# WORK TO DO
Please determine how many lines of the material include the word "rigid", and respond with nothing but that number.

# STORED RECORDS
───

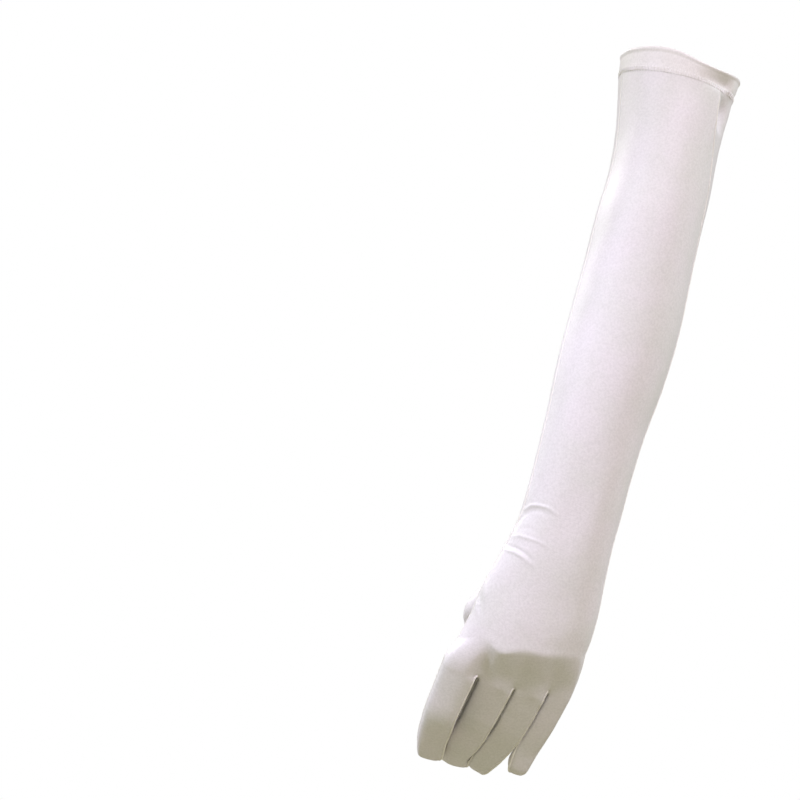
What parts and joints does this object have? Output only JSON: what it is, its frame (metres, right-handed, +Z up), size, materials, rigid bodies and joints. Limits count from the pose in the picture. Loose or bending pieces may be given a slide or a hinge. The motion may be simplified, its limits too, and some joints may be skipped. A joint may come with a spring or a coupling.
{
  "type": "glove",
  "caption": "Elbow-length satin glove for a left hand in its worn form, hollow from the hemmed arm opening to the fingertips, with bent fingers, gussets between them and a set-in thumb.",
  "frame": {"origin": "centre of the arm opening's rim", "axes": "+Z up through the arm opening, away from the hand; the back of the hand faces -Y and the thumb side is -X"},
  "size_m": [0.1927, 0.1166, 0.432],
  "materials": {
    "satin": "satin"
  },
  "bodies": {
    "root": {"back_panel": "satin", "palm_panel": "satin", "gusset_index_middle": "satin", "gusset_middle_ring": "satin", "gusset_ring_little": "satin", "thumb": "satin", "hem_band": "satin"}
  },
  "joints": []
}
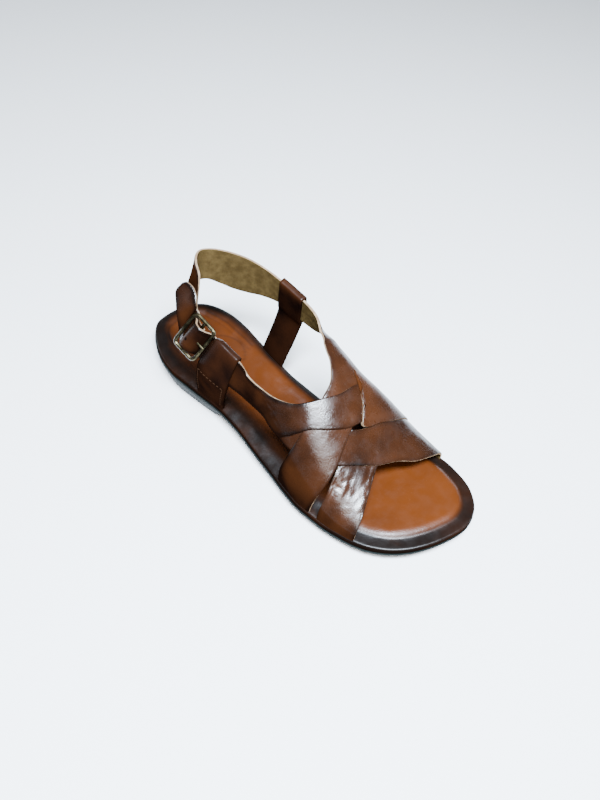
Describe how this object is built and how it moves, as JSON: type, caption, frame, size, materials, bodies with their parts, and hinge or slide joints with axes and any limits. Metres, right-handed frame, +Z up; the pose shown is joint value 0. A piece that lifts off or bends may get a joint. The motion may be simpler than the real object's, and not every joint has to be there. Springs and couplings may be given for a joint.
{
  "type": "cross-strap sandal",
  "caption": "Leather cross-strap sandal for the right foot, with an open toe, a buckled sling strap through two side loops, a padded footbed and a rubber sole.",
  "frame": {"origin": "middle of the bounding box's bottom face, on the floor under the sole", "axes": "+Z up, -Y towards the toe, -X towards the outer side of the foot, where the buckle is"},
  "size_m": [0.1073, 0.298, 0.1135],
  "materials": {
    "outsole": "matt black-green rubber",
    "footbed": "semi-matt tan leather, darker at its rim",
    "upper": "burnished glossy brown leather, suede inside, raw cut edges",
    "loops": "burnished brown leather",
    "metal": "antique brass"
  },
  "bodies": {
    "root": {"outsole": "outsole", "footbed": "footbed", "upper": "upper", "outer_loop": "loops", "inner_loop": "loops", "buckle": "metal", "prong": "metal"}
  },
  "joints": []
}
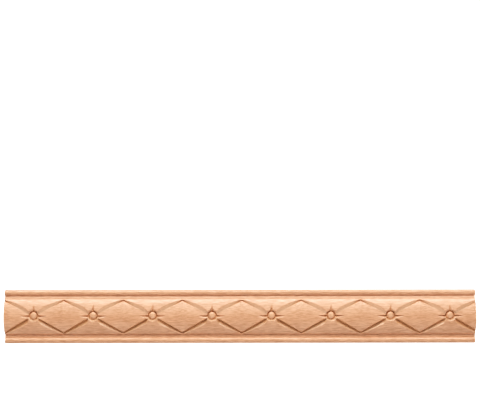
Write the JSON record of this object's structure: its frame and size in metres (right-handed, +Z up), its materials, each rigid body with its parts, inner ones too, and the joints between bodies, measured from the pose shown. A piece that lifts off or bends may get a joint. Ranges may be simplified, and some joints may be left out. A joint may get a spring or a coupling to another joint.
{
  "type": "carved moulding strip",
  "caption": "Straight wooden moulding strip: a domed band carved with round buttons, diagonal grooves and diamonds, between half-round beads, with a flat back.",
  "frame": {"origin": "middle of the flat back, which lies against what the strip is fixed to", "axes": "+X along the strip, +Y out of the flat back into the wall or furniture behind it, +Z up across the width"},
  "size_m": [0.397, 0.01, 0.045],
  "materials": {
    "beech": "bare sanded steamed beech, matt"
  },
  "bodies": {
    "root": {"moulding_strip": "beech"}
  },
  "joints": []
}
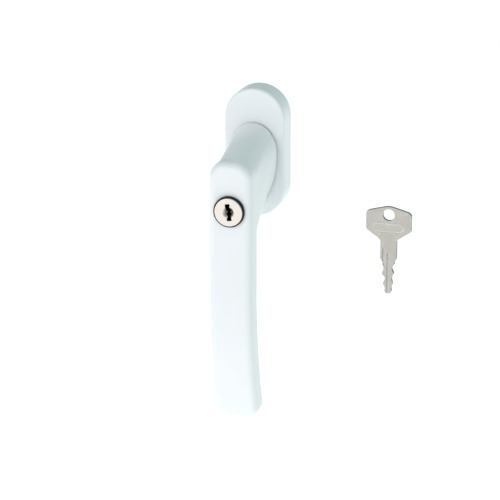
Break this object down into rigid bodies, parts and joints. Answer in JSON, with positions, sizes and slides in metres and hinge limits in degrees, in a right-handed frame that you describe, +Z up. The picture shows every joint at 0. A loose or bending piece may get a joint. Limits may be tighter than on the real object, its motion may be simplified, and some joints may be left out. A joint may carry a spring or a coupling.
{
  "type": "keyed window handle lock",
  "caption": "White lockable window handle with an oval neck on a rounded rosette, a round key cylinder in the grip, and its double-bitted key.",
  "frame": {"origin": "on the spindle's axis, in the plane where the handle meets the window frame", "axes": "+Z up along the grip towards the rosette, +Y into the window, -Y into the room, +X to the right as seen from the room"},
  "size_m": [0.0924, 0.0883, 0.1607],
  "materials": {
    "white_lacquer": "smooth semi-gloss white powder coat",
    "white_cover": "smooth semi-gloss white powder coat",
    "nickel": "warm pale nickel, finely turned",
    "key_nickel": "satin nickel plate",
    "black_plastic": "black moulded plastic",
    "zinc": "bare zinc die casting",
    "zinc_plated_steel": "bright zinc plate",
    "spring_steel": "drawn spring steel",
    "dark_steel": "blackened steel",
    "brass": "machined brass",
    "bush_plastic": "natural acetal"
  },
  "bodies": {
    "base": {"base_plate": "zinc", "rosette_cover": "white_cover", "fixing_screws": "zinc_plated_steel", "bearing_bush": "bush_plastic", "thrust_washer": "zinc_plated_steel", "detent_springs": "spring_steel"},
    "handle": {"handle_grip": "white_lacquer", "journal_circlip": "spring_steel", "spindle_stop_pin": "spring_steel", "spindle_spring": "spring_steel", "cylinder_housing": "brass", "cylinder_ring": "black_plastic", "housing_set_screw": "dark_steel"},
    "spindle": {"spindle": "zinc_plated_steel"},
    "ball_left": {"detent_ball_left": "spring_steel"},
    "ball_right": {"detent_ball_right": "spring_steel"},
    "plug": {"lock_plug": "nickel", "plug_crank": "dark_steel", "plug_circlip": "spring_steel", "wafer_springs": "spring_steel"},
    "wafers_up": {"wafer_1": "brass", "wafer_3": "brass", "wafer_5": "brass"},
    "wafers_down": {"wafer_2": "brass", "wafer_4": "brass", "wafer_6": "brass"},
    "bolt": {"locking_bolt": "dark_steel"},
    "key": {"key": "key_nickel"}
  },
  "joints": [
    {"name": "handle_turn", "type": "hinge", "parent": "base", "child": "handle", "pos_m": [0, 0, 0], "axis": [0, 1, 0], "range_deg": [0, 180]},
    {"name": "spindle_slide", "type": "slide", "parent": "handle", "child": "spindle", "axis": [0, -1, 0], "range_m": [0, 0.01], "stiffness_N_per_m": 60, "deforming": ["spindle_spring"]},
    {"name": "ball_left_slide", "type": "slide", "parent": "base", "child": "ball_left", "axis": [1, 0, 0], "range_m": [0, 0.0005], "stiffness_N_per_m": 50},
    {"name": "ball_right_slide", "type": "slide", "parent": "base", "child": "ball_right", "axis": [-1, 0, 0], "range_m": [0, 0.0005], "stiffness_N_per_m": 50},
    {"name": "plug_turn", "type": "hinge", "parent": "handle", "child": "plug", "pos_m": [0, -0.05, -0.0175], "axis": [0, -1, 0], "range_deg": [0, 90]},
    {"name": "wafers_up_slide", "type": "slide", "parent": "plug", "child": "wafers_up", "axis": [-0.1392, 0, 0.9903], "range_m": [0, 0.001], "stiffness_N_per_m": 50, "deforming": ["wafer_springs"]},
    {"name": "wafers_down_slide", "type": "slide", "parent": "plug", "child": "wafers_down", "axis": [0.1392, 0, -0.9903], "range_m": [0, 0.001], "stiffness_N_per_m": 50},
    {"name": "bolt_slide", "type": "slide", "parent": "handle", "child": "bolt", "axis": [0, 0, 1], "range_m": [0, 0.00354]},
    {"name": "key_lift", "type": "slide", "parent": "base", "child": "key", "axis": [0, -1, 0], "range_m": [0, 0.06]}
  ],
  "couplings": [
    {"joint": "ball_right_slide", "follows": "ball_left_slide", "ratio": 1},
    {"joint": "wafers_down_slide", "follows": "wafers_up_slide", "ratio": 1},
    {"joint": "bolt_slide", "follows": "plug_turn", "m_per_rad": 0.0022508}
  ]
}
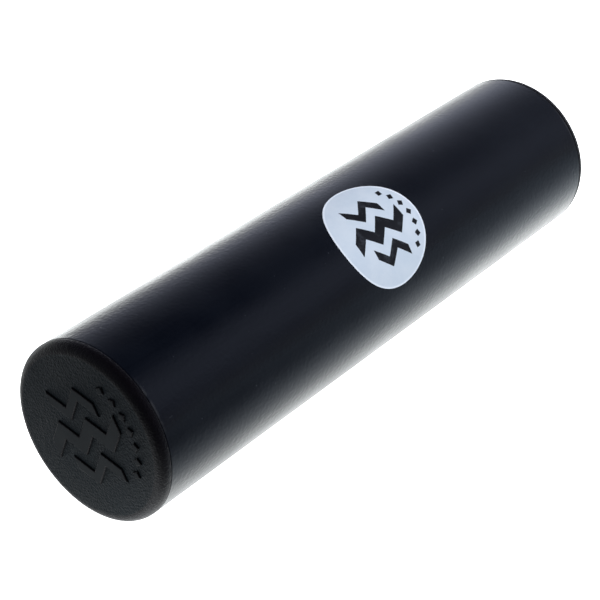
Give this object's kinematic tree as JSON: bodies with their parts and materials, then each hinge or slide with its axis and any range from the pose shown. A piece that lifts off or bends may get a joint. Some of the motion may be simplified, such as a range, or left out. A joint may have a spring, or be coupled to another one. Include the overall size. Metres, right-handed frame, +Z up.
{
  "type": "ganza shaker",
  "caption": "Black tubular metal shaker closed by moulded plastic caps with rolled rims, with a round pale label on its side and loose steel shot inside.",
  "frame": {"origin": "under the middle of the tube, on the surface that the shaker lies on", "axes": "+X along the tube from the near cap to the far cap, +Z up, -Y the side that the label faces"},
  "size_m": [0.236, 0.06, 0.0601],
  "materials": {
    "tube_coat": "satin",
    "cap_plastic": "matte",
    "label_vinyl": "gloss",
    "shot_steel": "satin"
  },
  "bodies": {
    "shell": {"tube": "tube_coat", "near_cap": "cap_plastic", "far_cap": "cap_plastic", "label": "label_vinyl"},
    "shot_bed": {"shot_bed": "shot_steel"},
    "shot_row_01": {"shot_row_01": "shot_steel"},
    "shot_row_02": {"shot_row_02": "shot_steel"},
    "shot_row_03": {"shot_row_03": "shot_steel"},
    "shot_row_04": {"shot_row_04": "shot_steel"},
    "shot_row_05": {"shot_row_05": "shot_steel"},
    "shot_row_06": {"shot_row_06": "shot_steel"},
    "shot_row_07": {"shot_row_07": "shot_steel"},
    "shot_row_08": {"shot_row_08": "shot_steel"},
    "shot_row_09": {"shot_row_09": "shot_steel"},
    "shot_row_10": {"shot_row_10": "shot_steel"},
    "shot_row_11": {"shot_row_11": "shot_steel"},
    "shot_row_12": {"shot_row_12": "shot_steel"},
    "shot_row_13": {"shot_row_13": "shot_steel"},
    "shot_row_14": {"shot_row_14": "shot_steel"},
    "shot_row_15": {"shot_row_15": "shot_steel"}
  },
  "joints": [
    {"name": "shot_swing", "type": "hinge", "parent": "shell", "child": "shot_bed", "pos_m": [0, 0, 0.03], "axis": [1, 0, 0], "continuous": true},
    {"name": "row_01_slide", "type": "slide", "parent": "shot_bed", "child": "shot_row_01", "axis": [1, 0, 0], "range_m": [-0.0745, 0.0745]},
    {"name": "row_02_slide", "type": "slide", "parent": "shot_bed", "child": "shot_row_02", "axis": [1, 0, 0], "range_m": [-0.0745, 0.0745]},
    {"name": "row_03_slide", "type": "slide", "parent": "shot_bed", "child": "shot_row_03", "axis": [1, 0, 0], "range_m": [-0.0745, 0.0745]},
    {"name": "row_04_slide", "type": "slide", "parent": "shot_bed", "child": "shot_row_04", "axis": [1, 0, 0], "range_m": [-0.0745, 0.0745]},
    {"name": "row_05_slide", "type": "slide", "parent": "shot_bed", "child": "shot_row_05", "axis": [1, 0, 0], "range_m": [-0.0745, 0.0745]},
    {"name": "row_06_slide", "type": "slide", "parent": "shot_bed", "child": "shot_row_06", "axis": [1, 0, 0], "range_m": [-0.0745, 0.0745]},
    {"name": "row_07_slide", "type": "slide", "parent": "shot_bed", "child": "shot_row_07", "axis": [1, 0, 0], "range_m": [-0.0863, 0.0863]},
    {"name": "row_08_slide", "type": "slide", "parent": "shot_bed", "child": "shot_row_08", "axis": [1, 0, 0], "range_m": [-0.0863, 0.0863]},
    {"name": "row_09_slide", "type": "slide", "parent": "shot_bed", "child": "shot_row_09", "axis": [1, 0, 0], "range_m": [-0.0863, 0.0863]},
    {"name": "row_10_slide", "type": "slide", "parent": "shot_bed", "child": "shot_row_10", "axis": [1, 0, 0], "range_m": [-0.0863, 0.0863]},
    {"name": "row_11_slide", "type": "slide", "parent": "shot_bed", "child": "shot_row_11", "axis": [1, 0, 0], "range_m": [-0.0863, 0.0863]},
    {"name": "row_12_slide", "type": "slide", "parent": "shot_bed", "child": "shot_row_12", "axis": [1, 0, 0], "range_m": [-0.0863, 0.0863]},
    {"name": "row_13_slide", "type": "slide", "parent": "shot_bed", "child": "shot_row_13", "axis": [1, 0, 0], "range_m": [-0.0863, 0.0863]},
    {"name": "row_14_slide", "type": "slide", "parent": "shot_bed", "child": "shot_row_14", "axis": [1, 0, 0], "range_m": [-0.0863, 0.0863]},
    {"name": "row_15_slide", "type": "slide", "parent": "shot_bed", "child": "shot_row_15", "axis": [1, 0, 0], "range_m": [-0.0863, 0.0863]}
  ]
}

───

# EXERCISE RESULT
3